Lo mejor que se puede decir de Madness es que son Madness. Ese es el mayor elogio que se les puede dedicar. A su manera, son como Monty Python: un elemento iconográfico de una Inglaterra que ya no existe como tal. Con su humor ácido, afines al proletariado y con un estilo que bebe del ska, el pop o el soul blanco —pero que, sobre todo, se define por sus canciones con ese sello 2 tone (fusión de ska jamaicano y punk)—, Madness, además, son un grupo con una imagen icónica (sus trajes, las gafas de sol, el sombrero). Por ejemplo, en el box set The Lot de 1999, que compilaba todos sus discos de estudio hasta entonces, el paradigma eran aquellas botas de la portada: altas y de color marrón. Un calzado con mil usos: servían para ir a la fábrica, para ir al campo, para patear un balón, para entrar (si habías hecho una trastada) con ellas al calabozo y, en un momento dado —y lo más importante—, eran ideales para salir a mover el esqueleto en la pista de baile del pub.
Lo mejor que se puede decir de Madness es que son Madness. Ese es el mayor elogio que se les puede dedicar. A su manera, son como Monty Python: un elemento iconográfico de una Inglaterra que ya no existe como tal
Durante su carrera, Madness han tomado buenas decisiones. Incluso una bastante extraña por lo prematura: tras su tercer disco publicaron un recopilatorio en 1982, Complete Madness (que incluía la inédita House of Fun, número 1 en las islas).

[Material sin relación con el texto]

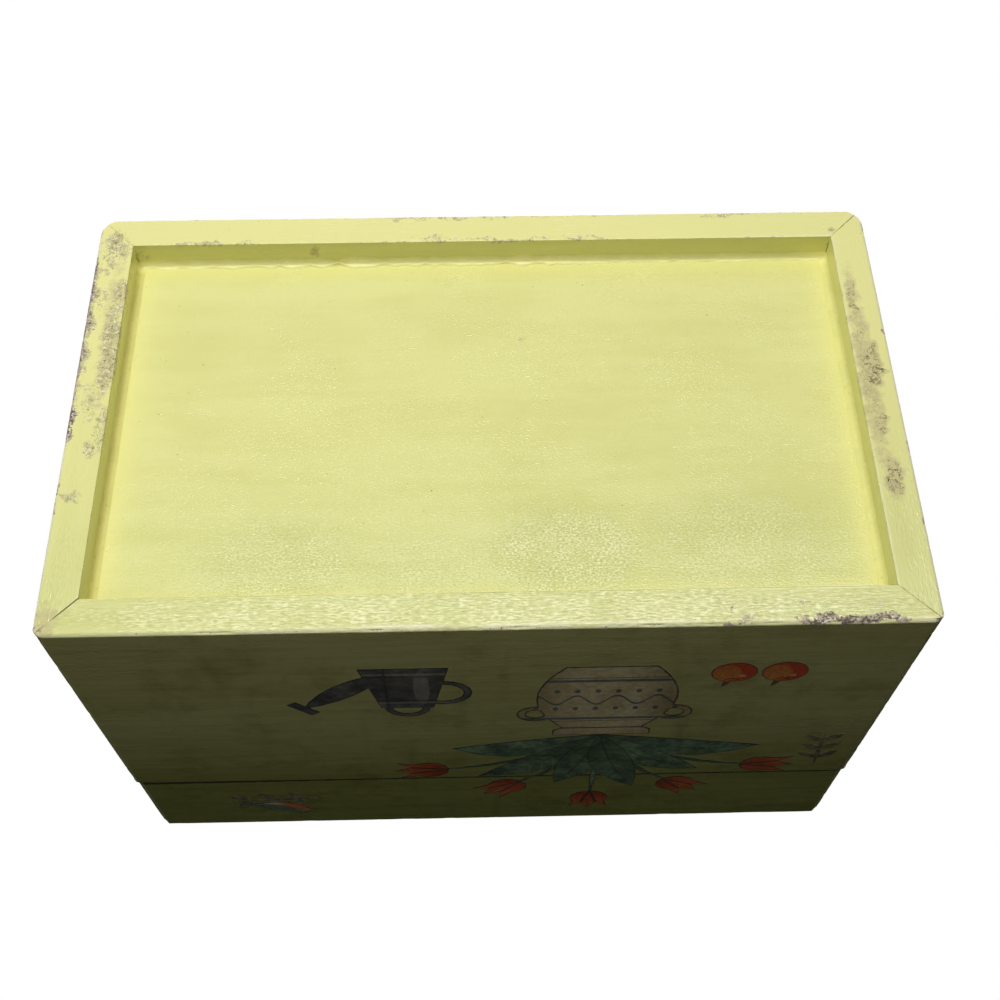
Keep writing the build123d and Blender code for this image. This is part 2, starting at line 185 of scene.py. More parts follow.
# %% A helper that adds nodes
class Recipe:
    """Adds nodes to one tree. Its methods take numbers or output sockets, and return output sockets."""

    def __init__(self, tree):
        self.tree = tree

    def node(self, kind, inputs=(), **settings):
        """Any node. Settings come first, because some of them decide which inputs the node has."""
        made = self.tree.nodes.new(kind)
        for name, value in settings.items():
            setattr(made, name, value)
        for key, value in dict(inputs).items():
            if isinstance(value, bpy.types.NodeSocket):
                self.tree.links.new(value, made.inputs[key])
            else:
                made.inputs[key].default_value = value
        return made

    def math(self, operation, first, *others):
        """An operation on one value, or on the first and each of the others in turn."""
        if not others:
            return self.node("ShaderNodeMath", {0: first}, operation=operation).outputs[0]
        for other in others:
            first = self.node("ShaderNodeMath", {0: first, 1: other}, operation=operation).outputs[0]
        return first

    total = partialmethod(math, "ADD")
    minus = partialmethod(math, "SUBTRACT")
    product = partialmethod(math, "MULTIPLY")
    most = partialmethod(math, "MAXIMUM")
    least = partialmethod(math, "MINIMUM")
    magnitude = partialmethod(math, "ABSOLUTE")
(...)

A día de hoy, sigue siendo su disco más vendido. Aunque es en su debut de 1979 donde están concentradas gran parte de sus hazañas. Ver a la caravana de Madness es como ir al circo: hay todo tipo de atracciones (y distracciones). Y, sobre todo, mucha diversión (un buen y generoso lote). Ese ha sido —y es— el magma principal de la banda: no se acepta a quien no venga a pasarlo bien con ellos. Esa es una norma y, en definitiva, un estilo de vida, el de un grupo con diez miembros que sigue girando tras cuarenta y cinco años de trayectoria. Así que más les vale mantener esa actitud. Y aunque lleven la mochila llena de canciones, todavía graban discos porque es la manera de mantenerse vivos. C’est la vie y su teatro del absurdo de 2024, dividido en cuatro actos, simboliza lo que han sido siempre: representantes de una tradición callejera con un carácter gamberro.
Ver a la caravana de Madness es como ir al circo: hay todo tipo de atracciones (y distracciones). Y, sobre todo, mucha diversión (un buen y generoso lote)
La casa de la diversión
En los prolegómenos del concierto, lo más llamativo era el personal: una fauna diversa que en sus caras llevaba un solo signo, la alegría por estar allí, ante esa cita. El objetivo era bailar, ver caras conocidas y, ya de paso, rememorar viejos tiempos. En pantalla, un mural de ladrillos y una televisión antigua al ritmo trotón de One Step Beyond. “¿Cuándo arrancará esto?”, se preguntaban algunos. Luego, un Help de The Beatles atropellado, sin música ni feedback. A continuación, el tributo merecido y justificado a Prince Buster (deliciosas sus imágenes). Y el mapa callejero de Camden Town volvía a escena, una bola de espejo aumentada y, mientras tanto, Madness apostando en ese tramo por su vertiente más pop (algunos les pedían más marcha; se llegó a oír un sonoro “¡espabila!”). Desde ese lugar funcionan mejor sin vientos: suenan más robustos. Entre medias, The Harder They Come de Jimmy Cliff, para que corra la marihuana.

Hasta que llega House of Fun, y ahí todo cambia. Quienes reclamaban más acción se precipitan hacia las primeras filas: el espíritu Oi! les captura. Baggy Trousers la clavan, suena más enérgica que nunca, y Our House, por consenso, quizá sea la más celebrada (más de 334 millones de reproducciones en Spotify). Esa misma que nos llegó aquí por otro canal: el de la serie Els joves, que podíamos ver en TV3). Tras una despedida un tanto extraña y abrupta, vuelven con ese Madness con letras gigantes (Prince Buster, otra vez) y la espléndida Night Boat to Cairo. Con el rótulo de “The End”, la sensación es que aquello no ha caminado tanto como quisiéramos, pero con esto es suficiente. La mayoría queda conforme: se han cumplido los mínimos (y hasta hemos podido tararear como fin de fiesta el Always Look on the Bright Side of Life de Monty Python). Y se ha mantenido la conjura: no hemos dejado de sonreír. Porque, en el fondo, esto no era más que una fiesta veraniega, y Madness, los invitados de excepción.